Task to carry out — Would you return all of this data exactly, leaving nothing out?
* begin Supplied information *
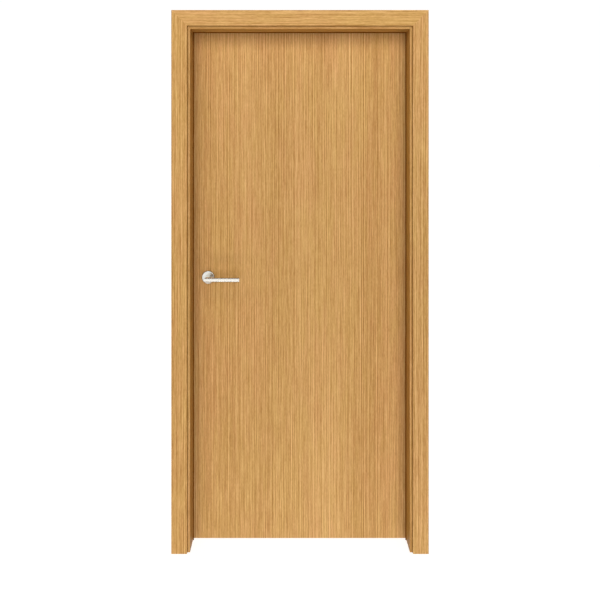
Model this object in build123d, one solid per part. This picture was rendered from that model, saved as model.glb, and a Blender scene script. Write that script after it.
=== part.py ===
from build123d import *
import os

# Flush door set: a veneered flush leaf hung in a three-sided timber lining,
# with flat mitred casings on both wall faces. The leaf sits at the back of a
# deep plain reveal and opens away from the side first seen.
#
# Frame: X to the right as seen from the reveal side, Y from the reveal side to
# the hinge side through the wall, Z up. The origin is on the wall face of the
# hinge jamb, at floor level, half way through the lining's depth. Millimetres.

# ---------------------------------------------------------------- dimensions
clear_w = 840.0  # clear opening between the stops
clear_h = 2000.0  # floor to the underside of the head stop
lining_t = 25.0  # lining board thickness
lining_d = 115.0  # lining depth, the same as the wall
stop_t = 15.0  # stop thickness, so the width of the rebate
stop_d = 70.0  # stop depth, from the front edge of the lining
leaf_t = 40.0
leaf_gap = 5.0  # all round the leaf, and under it
leaf_lap = 10.0  # the leaf laps this far behind the stops
leaf_off = 5.0  # from the stops to the leaf, room for the seal
edge_bevel = 2.0  # the lock edge leans back this much over the leaf's thickness
panel_t = 4.0  # veneered face panels
stile_w = 45.0
lock_stile_w = 100.0
rail_h = 80.0
casing_w = 60.0
casing_t = 9.0
casing_reveal = 10.0  # lining edge left showing beside the casing
casing_r = 1.2  # softened arrises
seal_t = 4.0
seal_out = 3.5  # stands into the opening past the stop
seal_in = 4.0  # lies on the stop's back edge

lever_x = 70.0  # lever axis from the lock edge
lever_z = 1035.0  # lever axis above the floor
lever_r = 9.5
lever_off = 50.0  # lever's centre line from the leaf's face
lever_len = 127.0  # from the lever's axis to its tip
rose_r = 25.0
rose_t = 9.0
rose_edge = 2.5
neck_in = 4.0  # neck's length inside the rose
run_gap = 0.06  # radial running clearance
spindle = 8.0  # square
spindle_in = 24.0  # into each neck

hinge_h = 100.0
hinge_w = 30.0  # flap width on the leaf and on the lining
flap_t = 2.5
knuckle_r = 6.0
pin_r = 3.0
knuckles = 5
knuckle_gap = 0.3
hinge_zs = {"lower": 235.0, "middle": 1035.0, "upper": 1830.0}

fix_r = 3.25  # fixing-screw holes through the jambs
fix_head_r = 6.5
fix_head_d = 4.0
fix_zs = (150.0, 650.0, 1150.0, 1650.0)

# ------------------------------------------------------------- derived planes
y_front = -lining_d / 2
y_back = lining_d / 2
y_stop = y_front + stop_d  # back edge of the stops
y_leaf = y_back - leaf_t  # front face of the leaf
x_wall_r = 0.0
x_reb_r = -lining_t  # rebate face of the hinge jamb
x_stop_r = x_reb_r - stop_t
x_stop_l = x_stop_r - clear_w
x_reb_l = x_stop_l - stop_t
x_wall_l = x_reb_l - lining_t
z_reb = clear_h + stop_t
z_top = z_reb + lining_t
x_leaf_r = x_reb_r - leaf_gap
x_leaf_l = x_reb_l + leaf_gap
z_leaf_0 = leaf_gap
z_leaf_1 = z_reb - leaf_gap
x_hinge = (x_reb_r + x_leaf_r) / 2  # hinge axis, in the middle of the gap
y_hinge = y_back + 7.0
x_lever = x_leaf_l + lever_x
y_mid = (y_leaf + y_back) / 2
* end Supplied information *
Written response —
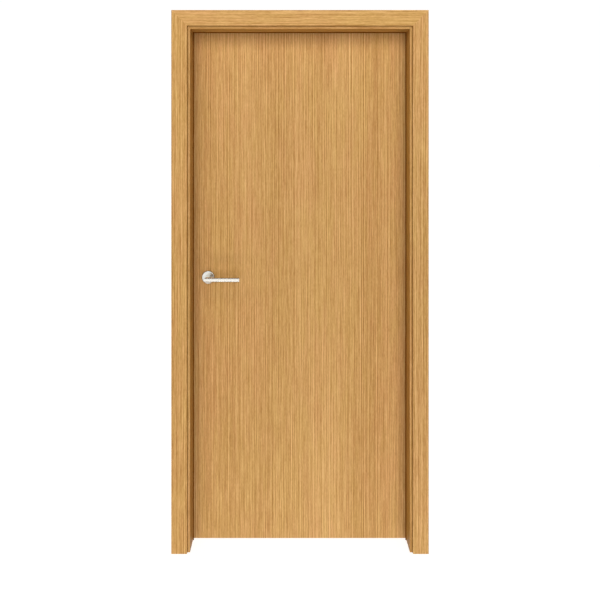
Model this object in build123d, one solid per part. This picture was rendered from that model, saved as model.glb, and a Blender scene script. Write that script after it.
=== part.py ===
from build123d import *
import os

# Flush door set: a veneered flush leaf hung in a three-sided timber lining,
# with flat mitred casings on both wall faces. The leaf sits at the back of a
# deep plain reveal and opens away from the side first seen.
#
# Frame: X to the right as seen from the reveal side, Y from the reveal side to
# the hinge side through the wall, Z up. The origin is on the wall face of the
# hinge jamb, at floor level, half way through the lining's depth. Millimetres.

# ---------------------------------------------------------------- dimensions
clear_w = 840.0  # clear opening between the stops
clear_h = 2000.0  # floor to the underside of the head stop
lining_t = 25.0  # lining board thickness
lining_d = 115.0  # lining depth, the same as the wall
stop_t = 15.0  # stop thickness, so the width of the rebate
stop_d = 70.0  # stop depth, from the front edge of the lining
leaf_t = 40.0
leaf_gap = 5.0  # all round the leaf, and under it
leaf_lap = 10.0  # the leaf laps this far behind the stops
leaf_off = 5.0  # from the stops to the leaf, room for the seal
edge_bevel = 2.0  # the lock edge leans back this much over the leaf's thickness
panel_t = 4.0  # veneered face panels
stile_w = 45.0
lock_stile_w = 100.0
rail_h = 80.0
casing_w = 60.0
casing_t = 9.0
casing_reveal = 10.0  # lining edge left showing beside the casing
casing_r = 1.2  # softened arrises
seal_t = 4.0
seal_out = 3.5  # stands into the opening past the stop
seal_in = 4.0  # lies on the stop's back edge

lever_x = 70.0  # lever axis from the lock edge
lever_z = 1035.0  # lever axis above the floor
lever_r = 9.5
lever_off = 50.0  # lever's centre line from the leaf's face
lever_len = 127.0  # from the lever's axis to its tip
rose_r = 25.0
rose_t = 9.0
rose_edge = 2.5
neck_in = 4.0  # neck's length inside the rose
run_gap = 0.06  # radial running clearance
spindle = 8.0  # square
spindle_in = 24.0  # into each neck

hinge_h = 100.0
hinge_w = 30.0  # flap width on the leaf and on the lining
flap_t = 2.5
knuckle_r = 6.0
pin_r = 3.0
knuckles = 5
knuckle_gap = 0.3
hinge_zs = {"lower": 235.0, "middle": 1035.0, "upper": 1830.0}

fix_r = 3.25  # fixing-screw holes through the jambs
fix_head_r = 6.5
fix_head_d = 4.0
fix_zs = (150.0, 650.0, 1150.0, 1650.0)

# ------------------------------------------------------------- derived planes
y_front = -lining_d / 2
y_back = lining_d / 2
y_stop = y_front + stop_d  # back edge of the stops
y_leaf = y_back - leaf_t  # front face of the leaf
x_wall_r = 0.0
x_reb_r = -lining_t  # rebate face of the hinge jamb
x_stop_r = x_reb_r - stop_t
x_stop_l = x_stop_r - clear_w
x_reb_l = x_stop_l - stop_t
x_wall_l = x_reb_l - lining_t
z_reb = clear_h + stop_t
z_top = z_reb + lining_t
x_leaf_r = x_reb_r - leaf_gap
x_leaf_l = x_reb_l + leaf_gap
z_leaf_0 = leaf_gap
z_leaf_1 = z_reb - leaf_gap
x_hinge = (x_reb_r + x_leaf_r) / 2  # hinge axis, in the middle of the gap
y_hinge = y_back + 7.0
x_lever = x_leaf_l + lever_x
y_mid = (y_leaf + y_back) / 2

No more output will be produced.